Conglomerates and the unstable operations called “black science” soon created the chaotic scenery of Bedlam, the forsaken outback that lies between Bysantine and the legendary Aztec City. Does it even exist? I leave the rest of the enigmatic plot points to you. In the meantime, it is the player’s duty as the Mechanic to guide a Dozer’s load of passengers to the fabled Aztec City and escape Bedlam’s self-imposed warlord, King Viscera.
Not that Bedlam’s factions make that goal easier. Scuffles steadily grow more difficult the longer you remain in the desert, and each gang bears a grudge against another. Whereas the rogue AI ignored me and my fellow humans until provoked, mutants were content to melt the flesh off our bones. Guess which group I favored. Cyborgs act aggressive towards trespassers, too, except marauders remain their sworn rivals. Navigating the marauder’s Dozer through cyborg territory prevented me from defusing situations peacefully.
New Dozers and their accompanying faction perks wait to be discovered in different territories, another carrot on the apocalyptic stick to keep fans playing. The marauders are the War Boys of Skyshine’s Bedlam, for example, and their Dozer wastes gallons of fine fuel before you unlock better crude conservation. Players still control human combatants no matter the transport they choose, but I just gained mastery over the normal difficulty fights. I’m content in not managing teleporting robots or mutants that restore one health to each soldier at the start of their turn.
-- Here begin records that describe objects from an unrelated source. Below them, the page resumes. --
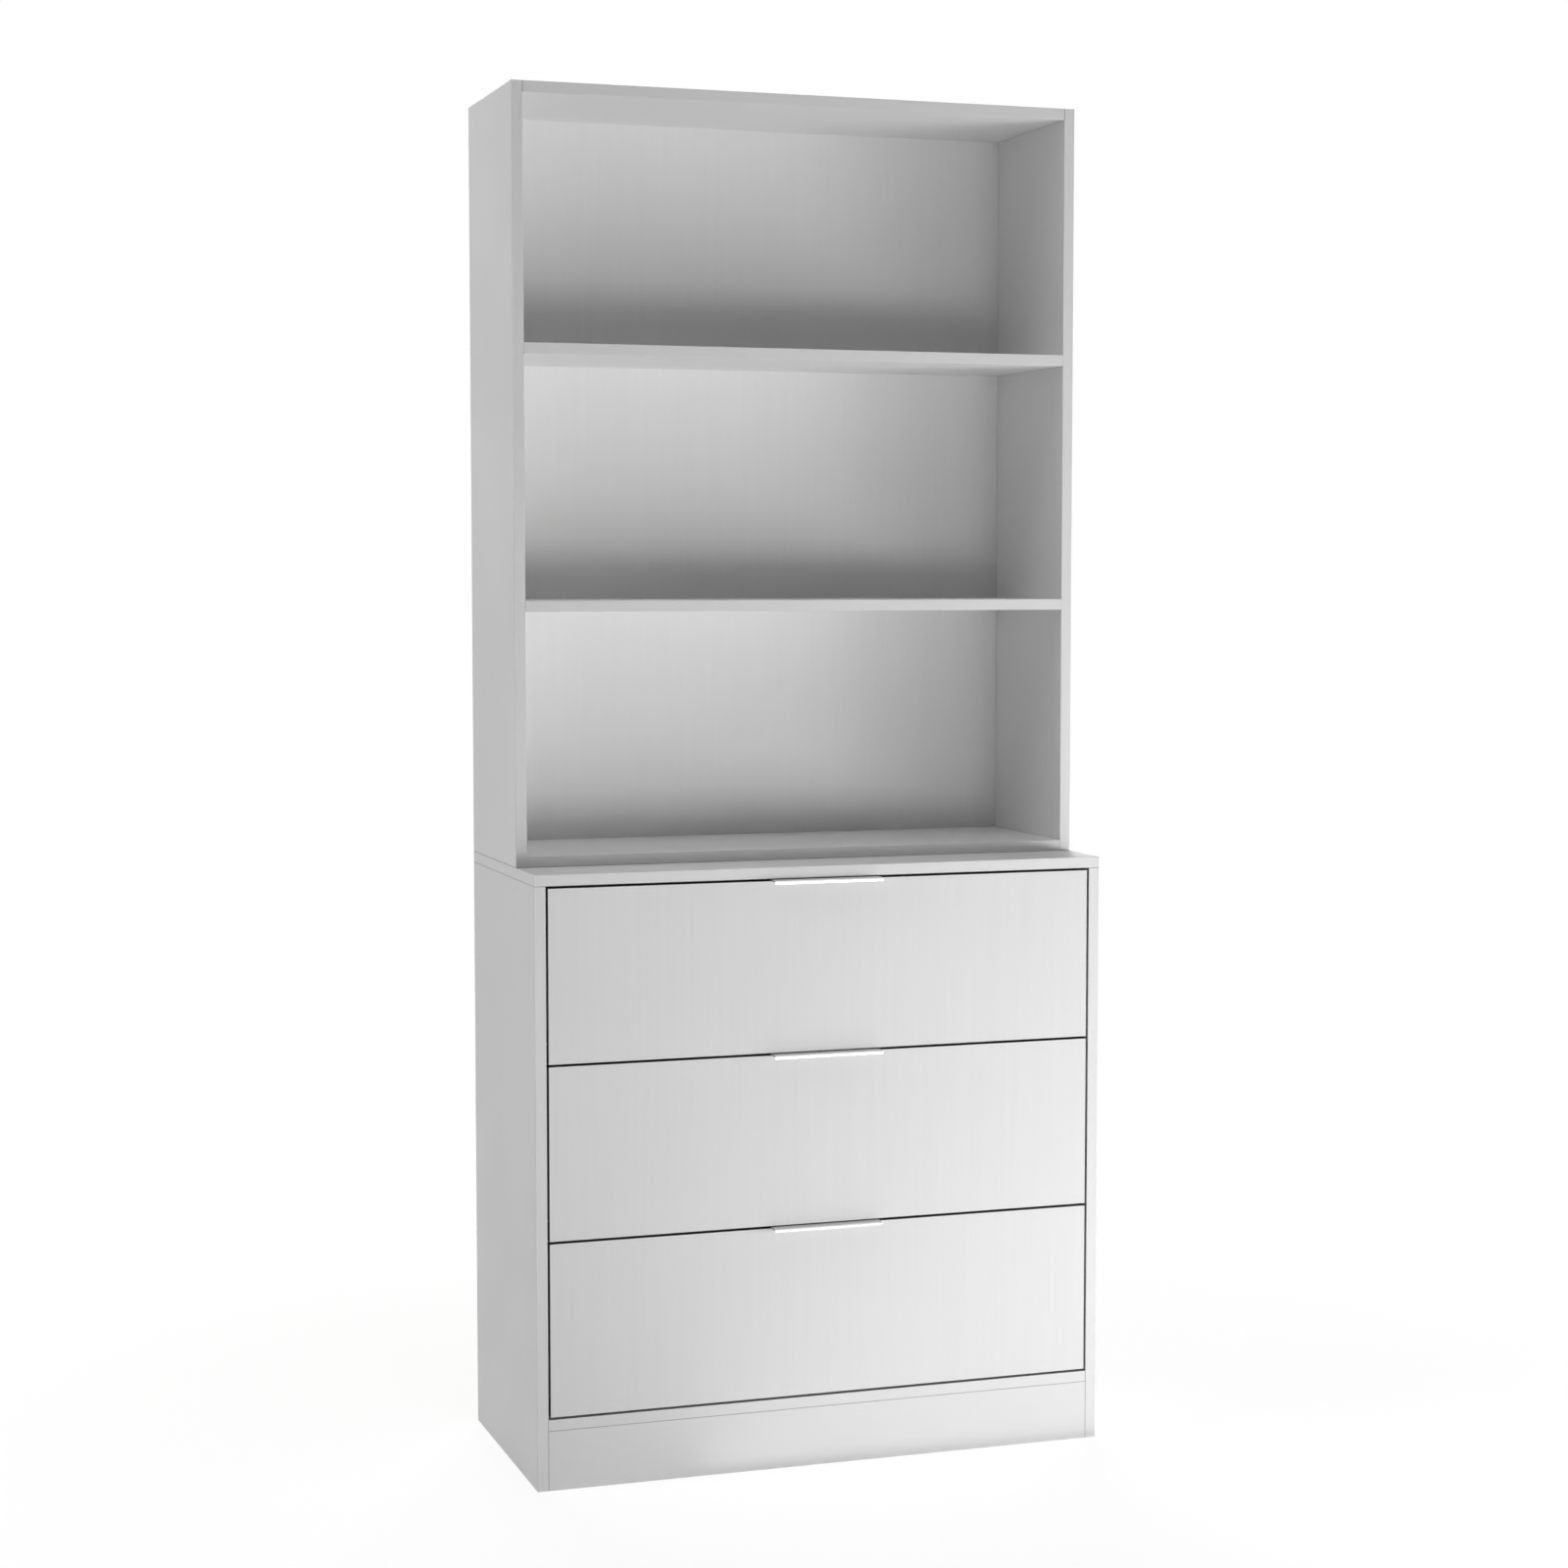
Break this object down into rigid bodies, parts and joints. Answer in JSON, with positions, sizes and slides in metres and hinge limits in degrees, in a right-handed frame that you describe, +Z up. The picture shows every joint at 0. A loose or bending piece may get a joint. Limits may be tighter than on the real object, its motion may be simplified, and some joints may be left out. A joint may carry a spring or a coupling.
{
  "type": "bookcase with drawers",
  "caption": "Tall white bookcase: an open hutch with shelves on a deeper chest of flush-front drawers with slim metal edge pulls.",
  "frame": {"origin": "on the floor under the centre of the whole object's box, handle lips included", "axes": "+Z up; the front, with the drawers and handles, looks towards -Y and the rear edges lie in the plane at the largest Y; +X is to the right for someone facing the front"},
  "size_m": [0.8, 0.372, 1.847],
  "materials": {
    "white_melamine": "matt white melamine on chipboard, faint upright grain",
    "drawer_melamine": "plain white foil on thin board",
    "white_hardboard": "white lacquered hardboard",
    "satin_aluminium": "satin anodised, brushed along its length",
    "zinc_steel": "bright zinc-plated sheet steel",
    "cage_steel": "thin cage strip with polished balls, lightly greased",
    "black_plastic": "soft moulded plastic"
  },
  "bodies": {
    "cabinet": {"chest_side_left": "white_melamine", "chest_side_right": "white_melamine", "chest_top": "white_melamine", "chest_bottom": "white_melamine", "chest_plinth_front": "white_melamine", "chest_plinth_rear": "white_melamine", "chest_back": "white_hardboard", "hutch_side_left": "white_melamine", "hutch_side_right": "white_melamine", "hutch_top": "white_melamine", "hutch_bottom": "white_melamine", "hutch_shelf_lower": "white_melamine", "hutch_shelf_upper": "white_melamine", "hutch_back": "white_hardboard", "hutch_bracket_left": "zinc_steel", "hutch_bracket_right": "zinc_steel", "cabinet_rail_1_left": "zinc_steel", "cabinet_rail_1_right": "zinc_steel", "cabinet_rail_2_left": "zinc_steel", "cabinet_rail_2_right": "zinc_steel", "cabinet_rail_3_left": "zinc_steel", "cabinet_rail_3_right": "zinc_steel", "rail_bumper_1_left": "black_plastic", "rail_bumper_1_right": "black_plastic", "rail_bumper_2_left": "black_plastic", "rail_bumper_2_right": "black_plastic", "rail_bumper_3_left": "black_plastic", "rail_bumper_3_right": "black_plastic"},
    "drawer_1": {"drawer_1_front": "white_melamine", "drawer_1_handle": "satin_aluminium", "drawer_1_side_left": "drawer_melamine", "drawer_1_side_right": "drawer_melamine", "drawer_1_back": "drawer_melamine", "drawer_1_bottom": "white_hardboard", "drawer_1_rail_left": "zinc_steel", "drawer_1_rail_right": "zinc_steel"},
    "drawer_2": {"drawer_2_front": "white_melamine", "drawer_2_handle": "satin_aluminium", "drawer_2_side_left": "drawer_melamine", "drawer_2_side_right": "drawer_melamine", "drawer_2_back": "drawer_melamine", "drawer_2_bottom": "white_hardboard", "drawer_2_rail_left": "zinc_steel", "drawer_2_rail_right": "zinc_steel"},
    "drawer_3": {"drawer_3_front": "white_melamine", "drawer_3_handle": "satin_aluminium", "drawer_3_side_left": "drawer_melamine", "drawer_3_side_right": "drawer_melamine", "drawer_3_back": "drawer_melamine", "drawer_3_bottom": "white_hardboard", "drawer_3_rail_left": "zinc_steel", "drawer_3_rail_right": "zinc_steel"},
    "ball_cages_1": {"ball_cage_1_left": "cage_steel", "ball_cage_1_right": "cage_steel"},
    "ball_cages_2": {"ball_cage_2_left": "cage_steel", "ball_cage_2_right": "cage_steel"},
    "ball_cages_3": {"ball_cage_3_left": "cage_steel", "ball_cage_3_right": "cage_steel"}
  },
  "joints": [
    {"name": "drawer_1_slide", "type": "slide", "parent": "cabinet", "child": "drawer_1", "axis": [0, -1, 0], "range_m": [0, 0.21]},
    {"name": "drawer_2_slide", "type": "slide", "parent": "cabinet", "child": "drawer_2", "axis": [0, -1, 0], "range_m": [0, 0.21]},
    {"name": "drawer_3_slide", "type": "slide", "parent": "cabinet", "child": "drawer_3", "axis": [0, -1, 0], "range_m": [0, 0.21]},
    {"name": "ball_cages_1_slide", "type": "slide", "parent": "cabinet", "child": "ball_cages_1", "axis": [0, -1, 0], "range_m": [0, 0.105]},
    {"name": "ball_cages_2_slide", "type": "slide", "parent": "cabinet", "child": "ball_cages_2", "axis": [0, -1, 0], "range_m": [0, 0.105]},
    {"name": "ball_cages_3_slide", "type": "slide", "parent": "cabinet", "child": "ball_cages_3", "axis": [0, -1, 0], "range_m": [0, 0.105]}
  ],
  "couplings": [
    {"joint": "ball_cages_1_slide", "follows": "drawer_1_slide", "ratio": 0.5},
    {"joint": "ball_cages_2_slide", "follows": "drawer_2_slide", "ratio": 0.5},
    {"joint": "ball_cages_3_slide", "follows": "drawer_3_slide", "ratio": 0.5}
  ]
}
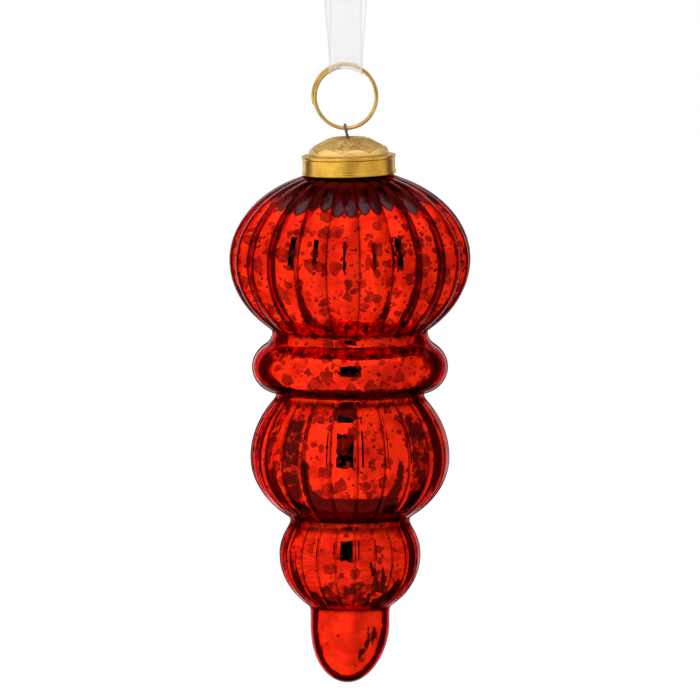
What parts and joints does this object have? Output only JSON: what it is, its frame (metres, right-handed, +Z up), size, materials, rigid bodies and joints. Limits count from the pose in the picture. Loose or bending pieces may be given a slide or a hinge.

Approaching a couple dozen hours already, I can’t put down Skyshine’s Bedlam, either. One of these days I hope to sit down and see every point of interest on the map, talk to every nomad, wage a war at each location, and recruit all the elites. Although I expect the game to become a breeze by then, tougher players will love Bedlam difficulty and a New Game Plus option. While I admit apocalypses are a dime a dozen in video games, Skyshine Games lovingly illustrates its own – like a Disney film with more black and yellow caution tape, thicker character outlines, and radioactive death. Mutants speak in cockney accents, too (mostly to utter insults), so view it as an insult to The Oregon Trail and its descendants if you miss Skyshine’s Bedlam, “ya’ ponce.”
This review is based on the PC version of the game, which we were provided.
Whether you love fretting over turn-based shoot-outs or watching people become mutant food, Skyshine’s Bedlam is an apocalypse of considerable intrigue and polish.